To access a text file in Python, you need to: 1) open the file, 2) read\write it, and 3) close the file.

Write

The following code creates a new file and writes text to it; if the file already exists, it will be overwritten

test = open("example.txt", "w")
for i in range(0,10):
    test.write(f"add {i}\n")
test.close()  
As you can see here we use 'w' mode, which means Write-only. Overwrites file if it exists; creates new if it doesn’t.

Lines can be added easily to file.

lines = ['first line\n', 'second line\n']
open('my_file.txt','w').writelines(lines)
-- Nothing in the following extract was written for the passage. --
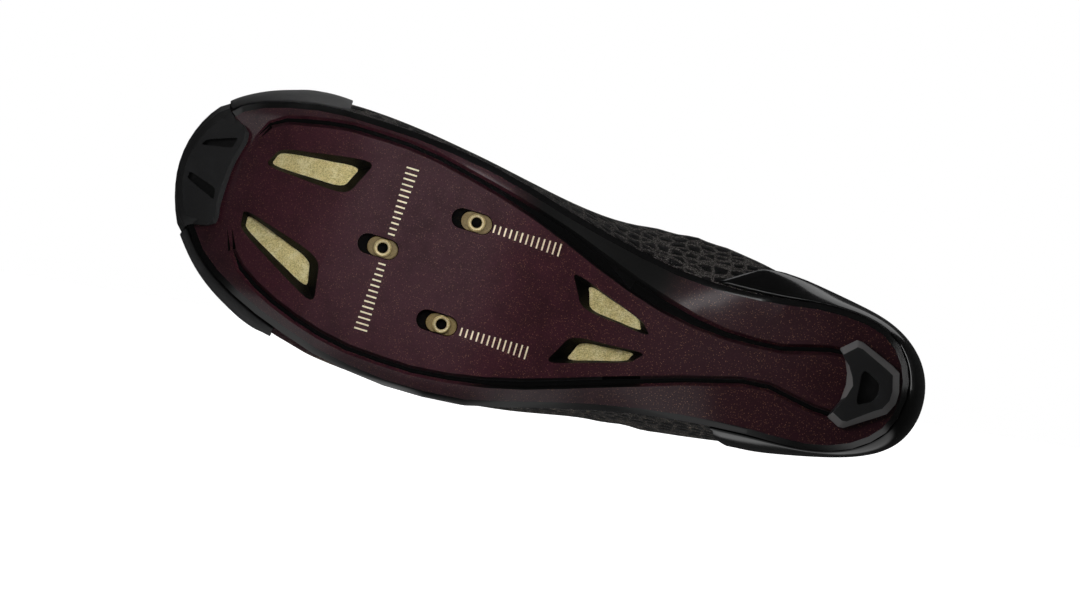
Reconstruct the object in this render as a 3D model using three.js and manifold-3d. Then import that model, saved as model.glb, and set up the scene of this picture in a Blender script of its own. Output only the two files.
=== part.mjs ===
// Right cycling shoe lying on its lateral side, in millimetres.
// The shoe's own frame: x runs from heel to toe, y towards the medial side, z from the sole up.
import * as THREE from 'three';
import { mergeVertices } from 'three/addons/utils/BufferGeometryUtils.js';
import { ConvexHull } from 'three/addons/math/ConvexHull.js';
import Module from 'manifold-3d';

const { clamp, lerp, smoothstep } = THREE.MathUtils;
const wasm = await Module();
wasm.setup();

// Driving sizes of the last
const LENGTH = 286;
const BALL_WIDTH = 91;
const INSTEP_HEIGHT = 83;
const HEEL_HEIGHT = 88;
const TOE_SPRING = 25;

// Outsole
const RIM_HEIGHT = 10;
const RIM_WIDTH = 3.2;
const PLATE = 6;
const GUTTER_WIDTH = 2;
const GUTTER_DEPTH = 2.4;
const PANEL_BEVEL = 1.1;
const LIP = 0.6;

// Upper and what lies on it
const WALL = 2;
const COLLAR_PAD = 2.6;
const COUNTER = 1.8;
const GUARD = 1.8;
const STRAP = 2.2;
const STRAP_WIDTH = 25;
const TONGUE = 4;
const INSOLE = 3;

// Pads under the sole
const HEEL_PAD = 3.7;
const HEEL_PAD_BEVEL = 2.6;
const TOE_PAD = 2.6;
const PAD_SLOT_DEPTH = 1.3;

// Three-bolt cleat mounting
const BOLT_REACH = 30;
const BOLT_SPREAD = 39;
const CLEAT_CENTRE = 0.665;
const CLEAT_OFFSET = -0.058;
const SLOT_WIDTH = 7.5;
const SLOT_LENGTH = 15.4;
const SLOT_DEPTH = 4.8;
const NUT_LENGTH = 11.4;
const NUT_PLATE = 1.8;
const NUT_BOSS = 2.4;
const NUT_RADIUS = 3.6;
const BORE_RADIUS = 2.1;
const BORE_BEVEL = 0.5;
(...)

Table can be added to file as below:

names = ['Emily', 'Bob', 'Charlie']
ages = [23, 45, 67]

f = open('my_file.txt', 'w')
for name, age in zip(names, ages):
    line = f'{name};{age}\n'
    f.write(line)
f.close()

Append

To append new line use a mode, you can use .write() or writelines():

test = open("example.txt", "a")  # append mode
test.write("Today \n")
test.close()

test = open("example.txt", "a")
L = ["This is just example Delhi \n", "in Python \n"]
test.writelines(L) 
test.close()

Read

The entire file can be viewed using the following code; as you can see, we use the 'r' mode.

test = open("example.txt", "r")
print(test.read())
test.close()

The entire file can be read in a file

f = open('example.txt')
text = f.read()
f.close()

You can access each line of the file element by element as follows:

with open("example.txt", "r") as handle:
    for line in handle:
        print(line.strip())

with open("example.txt", "r") as handle:
    print(handle.read())
In Python, the next() function is used to retrieve the next item from an iterator.

handle = open("example.txt", "r")
line = next(handle)
print(line)    
line = next(handle)
print(line)    

If the columns are separated using ;, the file can be separated as

for line in open('my_file.txt'):
    columns = line.strip().split(';')
    first = columns[0]
    last = columns[1]
    age = int(columns[2])

If the file in not in the directory folder, you can recall it

import os
p = os.path.join('/home/ubuntu', 'data.csv')

with open(p) as fp:
    data = fp.read()

Online file

A simple way to access to a file online is to use urllib module,

import urllib.request
url = "https://raw.githubusercontent.com/ucdavis-bioinformatics-training/2020-Bioinformatics_Prerequisites_Workshop/master/Intro_to_Python/example_data.fastq.gz"
urllib.request.urlretrieve(url, 'example_data.fastq.gz')
import os
# to check whether file is in the working path
os.path.isfile("example_data.fastq.gz")
# to check the size of file
os.path.getsize("example_data.fastq.gz")

zip file

To handle the zip file, use the gzip module, as shown below.

import gzip
handle = gzip.open("example_data.fastq.gz", 'rt')
l = next(handle)
print(l)
handle.close()

table

If the data is saved as table, use pd.read_table,

users = pd.read_table('https://raw.githubusercontent.com/justmarkham/DAT8/master/data/u.user', sep='|', index_col='user_id')
users.head()